Update: Speaking of WW2 comparison rhetoric from Bush on down, the always brilliant Digby sums up what I'm trying to say in far fewer words, in the post "Pimping the Greatest Generation":
This rhetoric of epic struggle that rivals WWII and The Cold War serves the simple political purpose of rallying the conservative base so that the Republicans can maintain power. It is guided by the deep psychological need for conservative baby boomers to find some meaning in their pathetic lives and a cynical attempt to co-opt some sunny, simple vision of the Greatest Generation --- who would be the last people to claim the depression and the wars of their lifetimes were either sunny or simple. The younger conservative generation sees it as a cynical political game, which it is.

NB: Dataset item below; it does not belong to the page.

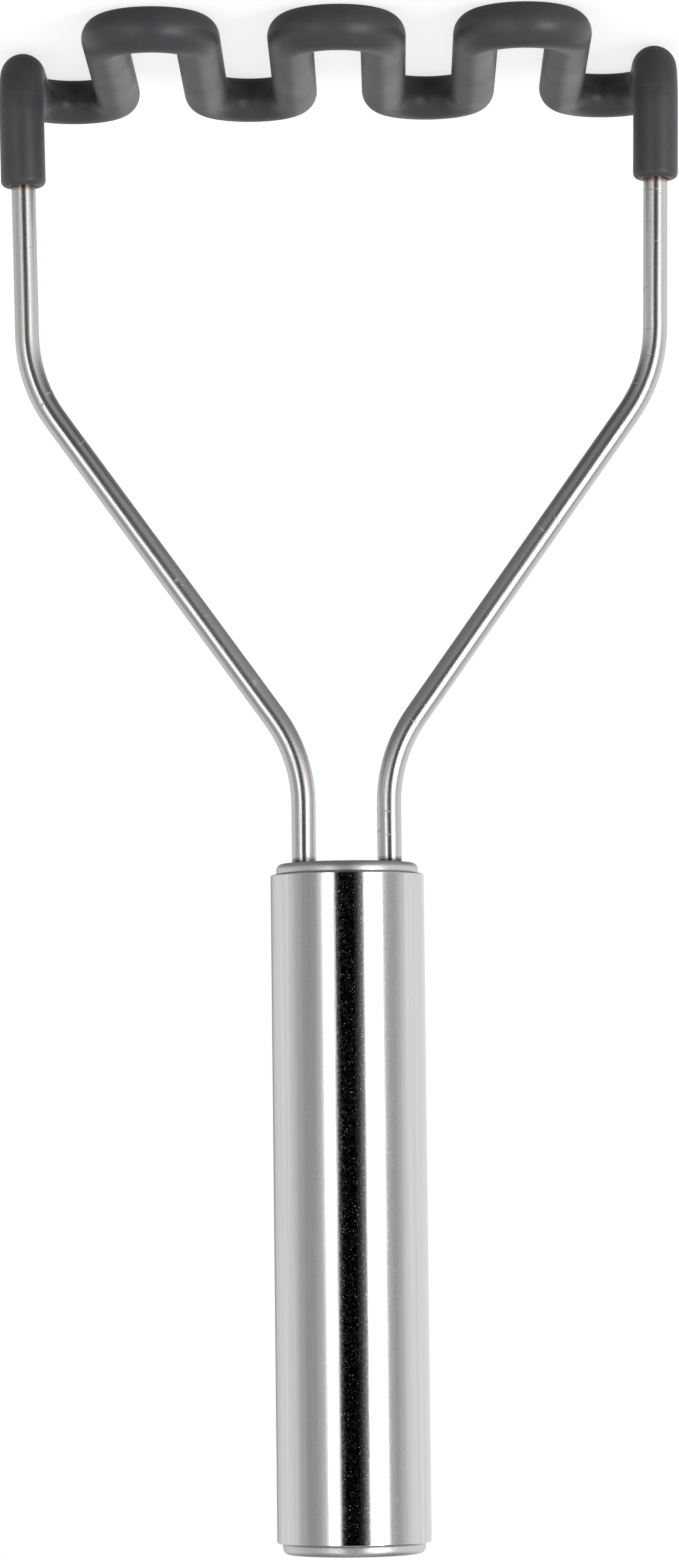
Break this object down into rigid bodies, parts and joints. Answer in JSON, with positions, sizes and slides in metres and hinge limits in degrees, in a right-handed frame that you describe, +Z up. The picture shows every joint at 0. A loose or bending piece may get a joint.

The entire campaign is built on a Disneyfied version of WWII and boomer childhood nightmare cartoons of The Cold War. They trying to squeeze all the boogeymen of the 20th century into Osama bin Laden's turban in the hope that they can cop a little bit of that Hollywood heroism themselves. (After all, their hero Ronald Reagan didn't actually fight in any real war either --- he just remembered the movies he was in and thought he had.) It is deeply, deeply unserious.